An Ann-Margret look-alike auditions for the Patio Cola ad; Peggy chides Harry for requesting a gratuitous encore. Ken and Pete notify Peggy, Smitty, and Paul that new concepts are needed for the Bacardi rum account. They'll have to work all weekend to generate them while the two account heads and Harry attend a country club party Roger and Jane are throwing.
Jane, dressed to the nines, runs into Joan at the office. "It's so great to see you," she tells Joan, then requests that Joan have "one of the girls" tend to her driver. Meanwhile, Olive, Peggy's new middle-aged, matronly secretary, tries to anticipate her needs but fails.
That night at the Draper home, Sally reads to Gene from The History of the Decline and Fall of the Roman Empire. "You just wait. All hell's gonna break loose," her grandfather warns her.
The Saturday Bacardi session goes slowly: Peggy, Paul, and Smitty sip rum for inspiration, though the guys conclude that marijuana would spark creativity better than booze.
Sally steals five dollars from Gene. She says nothing when he later notices it missing. Betty assumes her father is just being forgetful.
Joan and Greg tidy up their apartment for a Saturday night dinner party. Greg wants to seat Ronald Ettinger, the Chief of Surgery, at the head of the table. "Not in your home," instructs Joan, citing etiquette expert Emily Post. Joan mollifies her husband with a compromise: They'll serve buffet style, rendering seating order moot.
Jeffrey, Paul's upper-crust Princeton pal, arrives at Sterling Cooper to sell Paul and Smitty some joints. Olive, who has come to work to support Peggy, smells the pot and warns Peggy not to participate. Peggy ignores her. "I want to smoke some marijuana," Peggy informs Jeffrey.
At the country club, Roger, on his knees in blackface, croons "My Old Kentucky Home" to Jane. "Can we go?" Don whispers to Betty, who wants to stay. Don wanders off to an untended bar where he meets an older male wedding guest. Don prepares Old-Fashioneds while the two swap stories about their modest beginnings.

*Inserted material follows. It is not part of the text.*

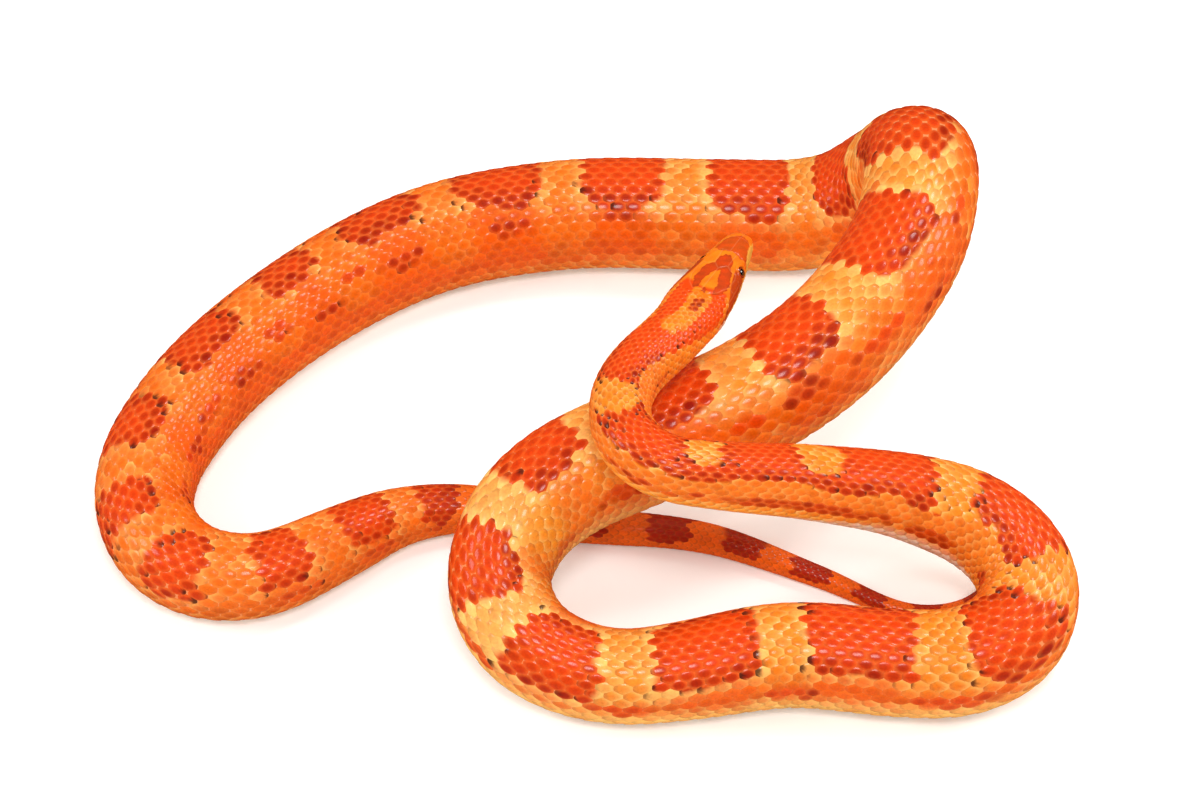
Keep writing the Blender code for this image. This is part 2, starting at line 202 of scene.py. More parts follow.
@dataclass
class BodyShape:
    """Spine, sections and outer surface of the snake, in mm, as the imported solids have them."""

    around: int = 256
    fine_until: float = 40.0
    fine_step: float = 0.1
    stations: np.ndarray = field(init=False)
    points: np.ndarray = field(init=False)
    normals: np.ndarray = field(init=False)

    def __post_init__(self) -> None:
        """Lay the spine, then its sections."""
        line = self.averaged(self.hermite(np.array(BELLY_LINE)))
        line[:, :2] -= MIDDLE
        self.line, self.distance = self.resampled(line)
        self.length = float(self.distance[-1])
        self.lay_sections()

    @staticmethod
    def resampled(points: np.ndarray) -> tuple[np.ndarray, np.ndarray]:
        """Points at equal distances along a polyline.

        Args:
            points: The polyline.

        Returns:
            The points and their distances.
        """
        chords = np.linalg.norm(np.diff(points, axis=0), axis=1)
        travelled = np.concatenate([[0.0], np.cumsum(chords)])
        distance = np.linspace(0.0, travelled[-1], round(travelled[-1] / SPINE_STEP) + 1)
        columns = [np.interp(distance, travelled, points[:, axis]) for axis in range(3)]
        return np.stack(columns, axis=1), distance

    def hermite(self, points: np.ndarray, parts: int = 24) -> np.ndarray:
        """A smooth curve through the waypoints, with slopes taken over uneven chords.

        Args:
            points: The waypoints.
            parts: Steps between two waypoints.

        Returns:
            Points at equal distances, not below the floor.
        """
        chords = np.linalg.norm(np.diff(points, axis=0), axis=1)
        knots = np.concatenate([[0.0], np.cumsum(chords)])
        slopes = np.gradient(points, knots, axis=0)
        t = np.linspace(0.0, 1.0, parts, endpoint=False)[:, None]
        spans = []
        for index, span in enumerate(np.diff(knots)):
            spans.append(
                points[index] * (1 + 2 * t) * (1 - t) ** 2
                + slopes[index] * span * t * (1 - t) ** 2
                + points[index + 1] * t * t * (3 - 2 * t)
                + slopes[index + 1] * span * t * t * (t - 1)
            )
        line, _ = self.resampled(np.concatenate([*spans, points[-1:]]))
        line[:, 2] = np.maximum(line[:, 2], 0.0)
        return line

    @staticmethod
    def averaged(points: np.ndarray) -> np.ndarray:
        """The points under a Gaussian running average, with both ends kept.

        Args:
            points: Points at equal distances.

        Returns:
            The rounded line.
        """
        reach = int(4 * POSE_SMOOTHING / SPINE_STEP)
        weights = np.exp(-0.5 * (np.arange(-reach, reach + 1) * SPINE_STEP / POSE_SMOOTHING) ** 2)
        weights /= weights.sum()
        before = 2 * points[0] - points[reach:0:-1]
        after = 2 * points[-1] - points[-2:-reach - 2:-1]
        padded = np.vstack([before, points, after])
        line = np.stack([np.convolve(padded[:, axis], weights, mode="valid") for axis in range(3)], axis=1)
        line[:, 2] = np.where(line[:, 2] < 0.01, 0.0, line[:, 2])
        return line

    @staticmethod
    def table(rows: list[tuple[float, ...]], column: int, distance: np.ndarray) -> np.ndarray:
        """One column of a table of sizes, rounded between its rows without overshooting them.

        Args:
            rows: Distance from the snout, then sizes.
            column: Which size.
            distance: Where it is wanted.

        Returns:
            The size at each distance.
        """
        xs = np.array([row[0] for row in rows])
        ys = np.array([row[column] for row in rows])
        gaps = np.diff(xs)
        grades = np.diff(ys) / gaps
        slopes = np.concatenate([[grades[0]], np.zeros(len(xs) - 2), [grades[-1]]])
        for k in range(1, len(xs) - 1):
            if grades[k - 1] * grades[k] > 0:
                first = 2 * gaps[k] + gaps[k - 1]
                second = gaps[k] + 2 * gaps[k - 1]
                slopes[k] = (first + second) / (first / grades[k - 1] + second / grades[k])
        where = np.clip(np.searchsorted(xs, distance, side="right") - 1, 0, len(xs) - 2)
        t = np.clip((distance - xs[where]) / gaps[where], 0.0, 1.0)
        return (
            ys[where] * (1 + 2 * t) * (1 - t) ** 2
            + slopes[where] * gaps[where] * t * (1 - t) ** 2
            + ys[where + 1] * t * t * (3 - 2 * t)
            + slopes[where + 1] * gaps[where] * t * t * (t - 1)
        )

    def lay_sections(self) -> None:
        """Fill the grid of surface points and normals, even steps round each section."""
        near = np.arange(0.0, self.fine_until, self.fine_step)
        far = np.arange(self.fine_until, self.length, SPINE_STEP)
        self.stations = np.concatenate([near, far, [self.length]])
        tables = HEAD_SECTIONS + [(at, w, w * BACK_SHARE, w * BELLY_SHARE) for at, w in BODY_WIDTHS]
        width, rise, depth = (self.table(tables, column, self.stations) for column in (1, 2, 3))
        along = np.gradient(self.line, axis=0)
        along /= np.linalg.norm(along, axis=1)[:, None]
        raised = np.array([0.0, 0.0, 1.0]) - along * along[:, 2:3]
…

Back at Sterling Cooper, Paul, still high, orders Jeffrey out of the office for disparaging Paul's Jersey accent and lack of means during their student days. Jeffrey counters by impugning Paul's singing ability (the two sang together in the Tigertones, one of Princeton's a capella groups). Challenged to prove otherwise, Paul belts out "Hello My Baby," and they finish the ditty together with a flourish. "I am so high," says Peggy.
A well-groomed man at the party asks Betty about her pregnancy. "I'm going to blame this on martinis," he says before requesting permission to touch her belly, which she allows.
At Joan's party, Irene Ettinger, Ronald's wife, offers tips about marriage to a young doctor, chief of which is to avoid getting pregnant. "The fact that Greg can get a woman like you makes me feel good about his future no matter what happens," Irene says.
At home, Gene continues to grouse about his missing money. Sally tosses the bill onto the floor then asks, "Grandpa, is this it?" Saying it is, Gene stares at Sally.
Cooper and Roger introduce Betty and Don to Henry Francis, the man who felt Betty's belly. Henry, Cooper and Roger explain, has just attended the marriage of his boss, New York governor Nelson Rockefeller, to a divorcee -- an act of political harakiri, according to Cooper. "Why did Rocky marry her?" Jane asks of the bride. "They're in love," Henry responds. "Oh," Jane coos to Roger.
Paul, lying on the floor, ruminates on geopolitics. Smitty suggests they all head to the building's roof, prompting Peggy to visualize a Bacardi scenario. The guys can go home if they want, she says, "I'm in a very good place right now."
Olive frets about Peggy's marijuana smoking and its repercussions, but Peggy says she's "not scared of any of this." Sensing that Olive is worried for her, Peggy reassures her. "I am going to get to do everything you want from me," she says.
At Joan's, the conversation turns to the hospital and a mishap that occurred while Greg was performing surgery. To deflect attention from himself, Greg encourages Joan to play her accordion for the guests. She accedes, deftly singing "C'est Magnifique."
Back at the party, Betty and Don assist Jane, who tipsily blurts out "I knew you two would get back together. I never had any doubt, no matter what the problem was." Betty, glaring, departs while Jane grabs Don's belt and complains, "You don't like me. I'm a nice person." When Roger arrives, Don tells him Jane is drunk. "I don't know what I did to get under your skin," Roger says, adding that he made a mistake by being conspicuously happy. "No one thinks you're happy," Don replies. "They think you're foolish."
At bedtime, Sally enters Gene's room. He looks sternly at her before handing her The History of the Decline and Fall of the Roman Empire to read aloud again.
Roger and Jane slow dance as Don leaves the club. Walking across the lawn, he approaches Betty, who stands alone in the moonlight. The two embrace.